Alexander Ball’s high-camp portrayal of the pivotal Sloane is certainly entertaining, finding an interesting balance somewhere between Malcolm McDowell and Mervyn Hayes, but again leans a little too heavily on the comic potential of the script, always a danger with Orton’s dialogue. His charmingly naive persona doesn’t, on this occasion, seem quite as cynically calculated as Orton might have intended; Sloane’s brutality, when it comes, feels more like an actual loss of control than the extreme exercise in manipulation-gone-too-far that it represents. He does, after all, get away with murder, through the exploitation of his sexual charms. That said, Ball’s presence on the stage is consistently strong, working as an effectively flamboyant contrast to Kath’s earthy lust and Ed’s repressed homosexuality.
Tom Wilkinson, in the role of Ed, pulls together a fine, well controlled performance, confidently portraying the personal tensions of desire and denial and the flexible boundaries of moral transgression as experienced through the eyes of a very convincing spiv. Will Blair does a good job of Kemp, although the usual difficulty of turning someone young into someone old is once again in evidence, the make-up creating an effect more seedy than decrepit.
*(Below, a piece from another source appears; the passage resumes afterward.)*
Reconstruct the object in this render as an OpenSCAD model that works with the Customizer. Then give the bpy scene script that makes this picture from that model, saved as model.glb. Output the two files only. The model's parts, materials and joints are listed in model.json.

The False Teeth production, though perhaps not a definitive interpretation does, nonetheless, provide a solid and well acted version of the play, and is well worth seeing on many levels. It is a pity that some of the potential darkness implicit Orton’s script is not full realised, but the company demonstrate enough understanding of the subtexts to make the experience pretty satisfying.